16日に東京・渋谷のオーチャードホールで行われた公演を、準備の様子から見守った。オーチャードホールは天井まで約20メートルと、今回のツアーの中でも特に高さのある会場で、ステージのスペースも広い。例えば、上からつり下げたロープにつかまってオーケストラの頭上を円を描くように飛ぶパフォーマンスは見せ場の一つ。リハーサルでは、このパフォーマンスを繰り返し、メンバーが何度も確認していた。「演技が音楽にぴったり合うよう、ホールの高さや広さにあわせて回転の数や上下するタイミングを調整するのが大事だ」とパフォーマーのヴィタリー・ブーザさんは説明してくれた。

驚きなのはパフォーマーをつり下げるロープだ。舞台袖で残りのメンバーがそろって綱引きをするようにロープを引っ張って操作しているのである。「モーターなど機械を使う舞台も増えているけれど、一番簡単で安全なのは人力だ。一晩で次の会場に移るといったことも多いので、この方法だと機材も少なくて済む」と総合芸術監督のストレルソフさんは言う。

キエフ国立フィルの演奏中も演技への拍手はOK

この日は来日ツアーのほぼ半ば。すでにキエフ国立フィルハーモニー交響楽団との息も合っているため、音楽と合わせてのリハーサルはしなかった。しかし新たに組むオーケストラとは必ずリハーサルをするという。「音楽的に息が合っていないといけないのはもちろんだが、オーケストラとの距離が近いので、楽団員たちが我々の演技に驚かないよう事前に見てもらう必要がある。演奏中に頭の上を誰かが飛んでいくなんてことは普段はまずないから、慣れておいてもらわないとね」とストレルソフさんは言って笑った。

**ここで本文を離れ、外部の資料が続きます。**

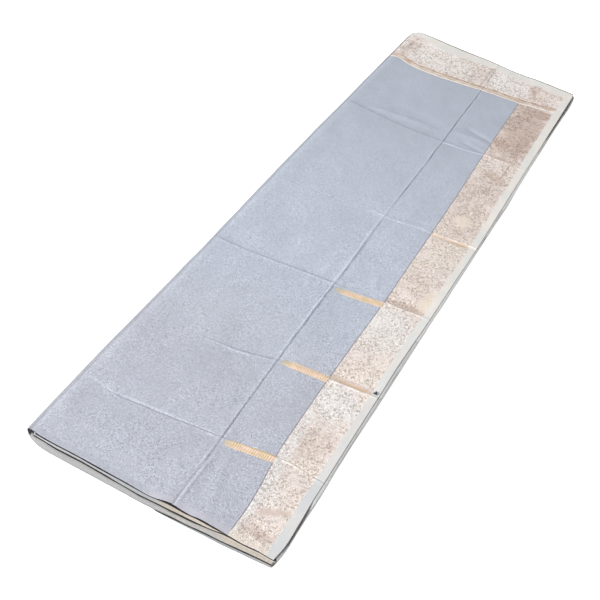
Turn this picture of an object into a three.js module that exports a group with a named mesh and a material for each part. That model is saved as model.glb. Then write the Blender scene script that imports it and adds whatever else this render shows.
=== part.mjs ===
// A folded silk saree lying flat: one woven length, folded in half four times along its length.
// Millimetres, +Z up. X runs across from the outer fold (-X) to the cloth's zari end (+X).
// Y runs along the woven width, from the near selvedge (-Y) to the bordered selvedge (+Y).
// The origin is at the bottom centre of the stack, which rests on z = 0.
import * as THREE from 'three';

// Driving dimensions
const STACK_HEIGHT = 14;      // top of the upper stretch, without its relief
const TOP_WALL = 1.3;         // wall of the upper stretch
const SEAM = 0.3;             // gap between neighbouring pieces
const FOLD_X = -145;          // where the flat stretches pass into the outer fold
const FOLD_SQUARENESS = 2.5;  // exponent of the fold's section: 2 is an ellipse, more is squarer
const FOLD_STEPS = 9;
const FOLD_LINE_X = -153;     // where lines across the cloth are read for the fold
const FOLD_END_RECESS = 3.2;  // how far the fold's near end draws back at half height
const FOLD_END_REACH = 30;    // and how far along the fold that is felt
const CREASE_REACH = 9;       // width of a crease's ridge, and of its trough
const CREASE_FLANK = CREASE_REACH / 2;
const CROSS_RISE = 0.9;       // ridge height of the cross creases
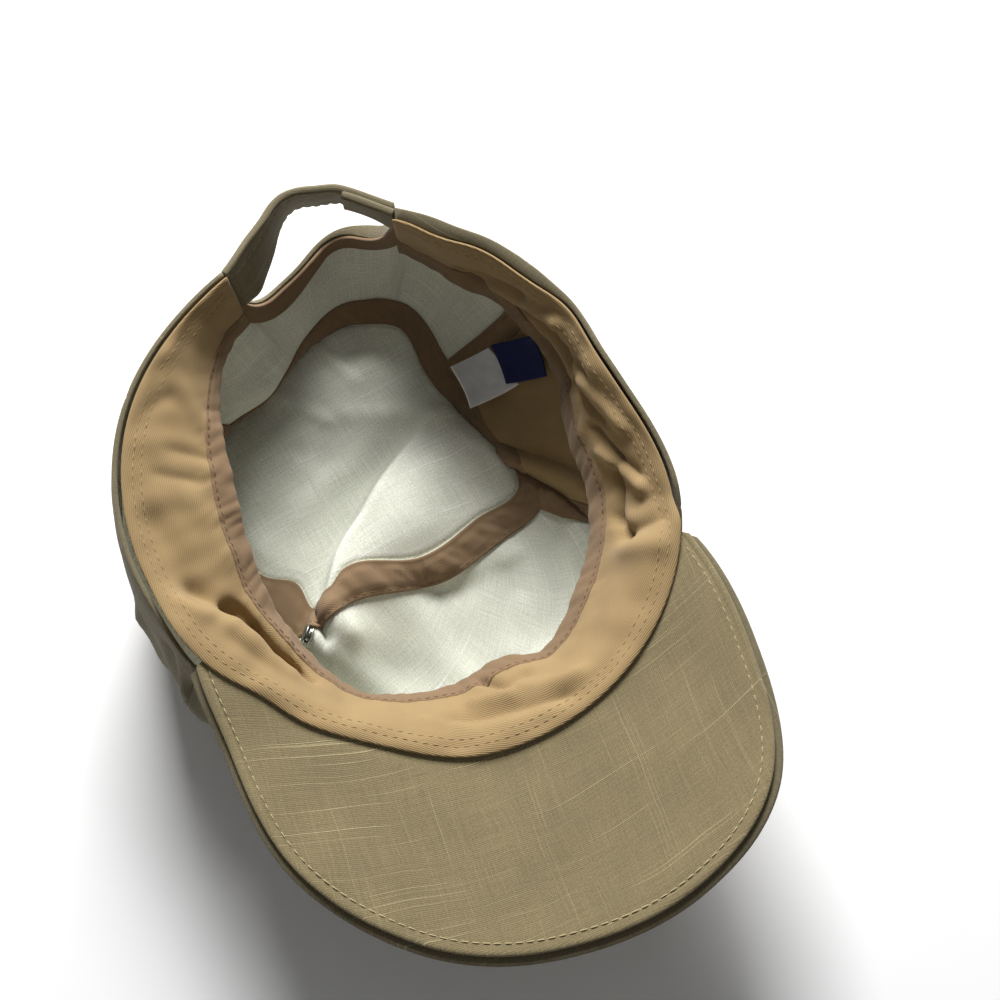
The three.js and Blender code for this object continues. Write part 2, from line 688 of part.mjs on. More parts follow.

公演直前のロビーをのぞくと、小さい子供連れの家族や若いカップルの姿が目立つ。ピエロが来場者を出迎え、舞台が始まる前から場を盛り上げていた。開演前からクラシックコンサートとはだいぶ趣が違う。「活動を始めてみて気づいたことだが、クラシック音楽に必ずしも興味のない若い世代も、サーカスにひかれて見に来てくれる。そこで本物のクラシック音楽を聴いて、興味を持つようになるかもしれない。クラシック音楽という美しい芸術に若い世代が触れるきっかけをつくれたらと思う」とストレルソフさんは語る。

公演が始まると、まずは正装したオーケストラのメンバーが登場し、ショスタコーヴィチの「祝典序曲 作品96」を演奏した。ここまでは普通のクラシックコンサートの雰囲気だが、シルク・ドゥラ・シンフォニーのメンバーが登場し、様子は一変した。次々に目を見張るような技を見せると、演奏中でも拍手が湧き上がり、声援も送られた。クラシックコンサートでは一般的に演奏中の拍手はタブーだ。この点についてストレルソフさんに聞くと、苦笑し語り始めた。

誰もが楽しめる音楽パフォーマンスとしての魅力

――演奏中の拍手をどう捉えているか。

「我々の舞台を構想した段階では、クラシックコンサートでのエチケットとサーカスのショーを見る際の観客の行動パターンが真逆だという事に気づいていなかった。クラシックコンサートでは音楽が終わるまで拍手はしないし音は立てない。ただ、舞台ですごい演技を見せれば、演奏中でも拍手をしたくなるのが人情だろう。当初は観客もどうしたらいいのか分からなかったようだ。最近は演奏中でも大いに拍手をしたり楽しんだりしていい、ということを伝えるようにしている。それが分かると観客もリラックスし、拍手し、声援を送ってくれるので、今ではいい雰囲気の中で演技ができている。日本の観客、特にクラシック音楽のお客さんにとっては間違いなく新しい体験だと思う」

16日の公演でも、演奏中に観客から何度も拍手や声援が送られ、それによって会場内が一層盛り上がるように感じた。クラシックコンサートだと思っていくと面食らうかもしれないが、国境も世代も超えて、誰もが楽しめる音楽パフォーマンスとして、新たな魅力を放つ舞台だ。